Al-Azhar has admitted women to its study programs since 1961, but Zagazig remains an all-male institution. “I was the first female professor in Egypt to serve on examination committees at a male university,” she told us. Her graduate student Mayyeda Tharwat, who was assisting us with translation between Arabic and English, seemed proud to be studying under such an important reformer in Egyptian higher education.
We spoke with Dr. Darwish about the period when the most extreme strands in Islam gained control of the national government, following the 2011 revolution that overthrew President Hosni Mubarak. In the following year Mohamed Morsi, closely associated with the previously banned Islamist organization Muslim Brotherhood, was elected President, but his term lasted only a year until a military coup installed Abdel Fattah el-Sisi in his place.
Morsi came to power in what was widely regarded as Egypt’s first free and open presidential election, but under his regime widespread violence was unleashed against non-Muslims. From others we met we had heard horrific stories of vicious attacks on Christians by bands of Muslim Brotherhood vigilantes during that period, attacks that were condoned, if not instigated, by the Morsi regime. The events of this period, said Dr. Darwish, represented a tragic betrayal of Muslim ideals and a renunciation of centuries of mutual respect among Egypt’s religious groups.

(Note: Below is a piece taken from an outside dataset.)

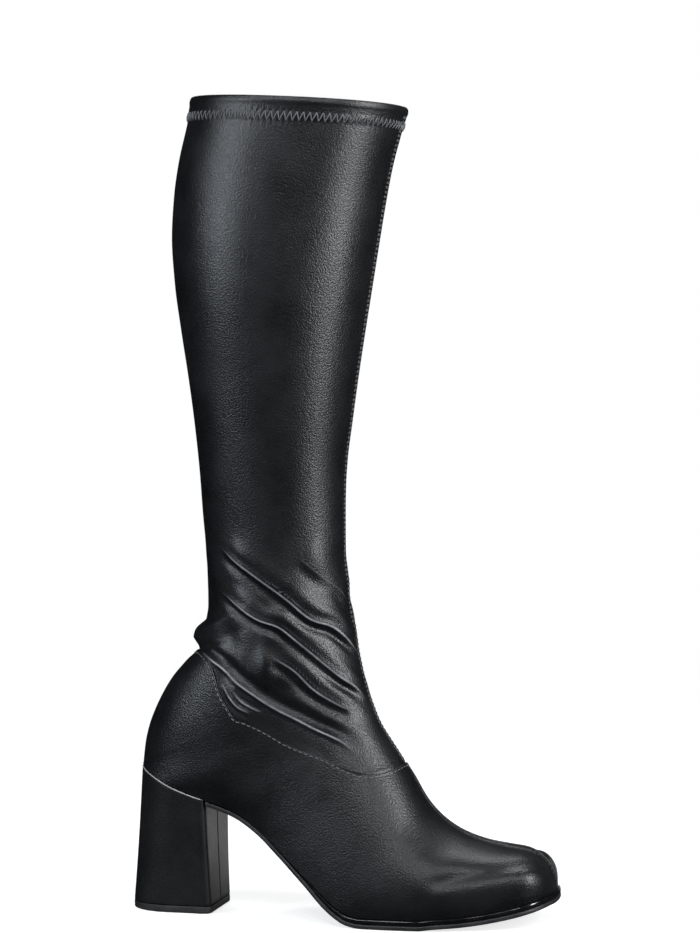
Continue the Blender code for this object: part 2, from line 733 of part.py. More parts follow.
def build_heel():
    bottom = TIP_THICKNESS + GAP
    levels = []
    for share, inset in HEEL_LEVELS:
        tip_l, tip_m = d_loop(-HEEL_TIP_LENGTH / 2.0, HEEL_TIP_LENGTH / 2.0, tip_half_widths, inset)
        seat_l, seat_m = d_loop(seat_back_x(), BREAST, seat_half_widths, inset)
        ring = []
        for low, high in ((tip_l, seat_l), (tip_m, seat_m)):
            flat = low + (high - low) * share
            top = heel_top(np.clip(high[:, 0], x_of(0.0), x_of(1.0)))
            z = bottom + (top - bottom) * share
            ring.append(np.column_stack((flat, z)))
        levels.append(ring)
    return stacked_solid("heel", levels, True, False)


def build_heel_tip():
    levels = []
    for share, inset in TIP_LEVELS:
        loops = d_loop(-HEEL_TIP_LENGTH / 2.0, HEEL_TIP_LENGTH / 2.0, tip_half_widths, inset)
        ring = [np.column_stack((side, np.full(len(side), TIP_THICKNESS * share))) for side in loops]
        levels.append(ring)
    return stacked_solid("heel_tip", levels, True, False)


def main():
    for old in list(bpy.data.objects):
        bpy.data.objects.remove(old, do_unlink=True)
    build_upper()
    sole_layer("insole", x_of(0.0), INSOLE_EDGE, insole_margin, feather, insole_top)
    sole_layer("outsole", BREAST + BREAST_CLEARANCE, OUTSOLE_EDGE, sole_margin, sole_under, outsole_top)
    sole_layer("midsole", MIDSOLE_START, MIDSOLE_EDGE, sole_margin, midsole_bottom, midsole_top)
    build_heel()
    build_heel_tip()


main()
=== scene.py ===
"""Shown model of the right go go boot: fine upper with its folds, hem, seams and stitches, sole and heel.

Lengths are in metres. X runs from heel to toe, Y to the inner side of the foot, and the floor is at Z = 0.
"""

import bpy
import numpy as np
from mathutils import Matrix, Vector


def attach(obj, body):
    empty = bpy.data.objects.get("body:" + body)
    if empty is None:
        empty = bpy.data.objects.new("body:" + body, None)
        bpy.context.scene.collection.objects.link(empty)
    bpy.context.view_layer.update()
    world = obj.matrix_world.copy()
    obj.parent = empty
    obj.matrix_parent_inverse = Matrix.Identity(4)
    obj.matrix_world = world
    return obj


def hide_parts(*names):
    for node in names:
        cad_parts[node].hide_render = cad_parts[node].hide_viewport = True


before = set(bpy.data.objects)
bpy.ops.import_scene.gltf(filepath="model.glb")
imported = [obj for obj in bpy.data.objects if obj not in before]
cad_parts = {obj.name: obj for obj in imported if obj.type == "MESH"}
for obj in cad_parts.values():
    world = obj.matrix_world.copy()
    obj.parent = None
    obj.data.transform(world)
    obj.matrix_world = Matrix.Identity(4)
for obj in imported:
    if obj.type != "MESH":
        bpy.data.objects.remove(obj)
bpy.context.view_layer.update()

MM = 0.001

# Lengths along the foot
LENGTH = 239.1 * MM
SEAT_BACK = 19.2 * MM
BREAST = 23.4 * MM
MIDSOLE_START = 82.7 * MM

# Heights
HEEL_HEIGHT = 76.0 * MM
TOE_SPRING = 11.8 * MM
INSTEP_RISE = 59.8 * MM
SHAFT_RISE = 381.3 * MM
COLLAR_FRONT_SHARE = 0.982

# Widths
BALL_WIDTH = 82.0 * MM
CALF_WIDTH = 102.0 * MM
HEEL_TIP_LENGTH = 51.0 * MM
HEEL_TIP_WIDTH = 45.0 * MM
HEEL_CORNER = 4.0 * MM
HEEL_RIM = 1.0 * MM
SOLE_MARGIN = 2.4 * MM

# Thicknesses and clearances
WALL = 1.8 * MM
PANEL_STEP = 0.7 * MM
HEM_STEP = 0.5 * MM
INSOLE_THICKNESS = 3.0 * MM
INSOLE_CLEARANCE = 0.47 * MM
BREAST_CLEARANCE = 0.54 * MM
OUTSOLE_THICKNESS = 2.6 * MM
MIDSOLE_THICKNESS = 2.6 * MM
TIP_THICKNESS = 4.0 * MM
GAP = 0.36 * MM

# Rounding of the outline at its two ends
HEEL_END = 27.0 * MM
HEEL_END_POWER = 2.1
TOE_END = 22.0 * MM
TOE_END_POWER = 2.5
SWELL_POWER = 12.0
RIDGE_SHARE = 0.7
RIDGE_FADE = 4
RIM_FADE = 0.35
HEEL_ROUND_SHARE = 0.5
UPRIGHT = 0.9995
TINY = 1e-7

INVERSE_SAMPLES = 2000
SLOPE_STEP = 0.5 * MM

# Underside of the sole: place along the foot, share of the heel height and share of the toe spring
SOLE_LINE_COLUMNS = ("along", "heel", "spring")
SOLE_LINE = (
    (0.000, 1.043, 0.000),
    (0.035, 0.998, 0.000),
    (0.061, 0.961, 0.000),
    (0.090, 0.919, 0.000),
    (0.139, 0.862, 0.000),
    (0.174, 0.828, 0.000),
    (0.246, 0.752, 0.000),
    (0.309, 0.630, 0.000),
    (0.363, 0.480, 0.000),
    (0.411, 0.342, 0.000),
    (0.444, 0.245, 0.000),
    (0.466, 0.176, 0.000),
    (0.486, 0.120, 0.000),
    (0.512, 0.060, 0.000),
    (0.540, 0.017, 0.000),
    (0.575, 0.000, 0.000),
    (0.710, 0.000, 0.000),
    (0.741, 0.000, 0.068),
    (0.797, 0.000, 0.161),
    (0.851, 0.000, 0.297),
    (0.903, 0.000, 0.492),
    (0.955, 0.000, 0.746),
    (1.000, 0.000, 1.000),
)

# Outline of the last where the upper meets the sole: shares of the ball width on each side
OUTLINE_COLUMNS = ("along", "lateral", "medial")
OUTLINE = (
    (0.000, 0.300, 0.300),
    (0.043, 0.318, 0.318),
    (0.097, 0.324, 0.322),
    (0.175, 0.322, 0.300),
    (0.263, 0.334, 0.278),
    (0.346, 0.378, 0.285),
    (0.431, 0.444, 0.334),
    (0.493, 0.485, 0.393),
    (0.556, 0.510, 0.449),
    (0.618, 0.517, 0.480),
    (0.681, 0.510, 0.498),
    (0.744, 0.485, 0.502),
    (0.806, 0.449, 0.495),
    (0.865, 0.402, 0.478),
    (0.924, 0.354, 0.454),
    (0.963, 0.329, 0.439),
    (1.000, 0.312, 0.424),
)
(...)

What she said next startled us: that dark period actually helped to discredit the extremists and foster tolerance. “’That is not the Islam we believe in!’ said many Egyptians. Today we are more open to dialogue, more motivated to seek mutual understanding. I think there is more freedom of speech and more freedom of religion today than in the time before Morsi and the Muslim Brotherhood were in power.”
Perhaps we can discern here the workings of Providence, turning unspeakable evil into a vehicle for the good. Inshallah, this trend will not be reversed, and voices like Dr. Darwish’s will guide Egypt’s future.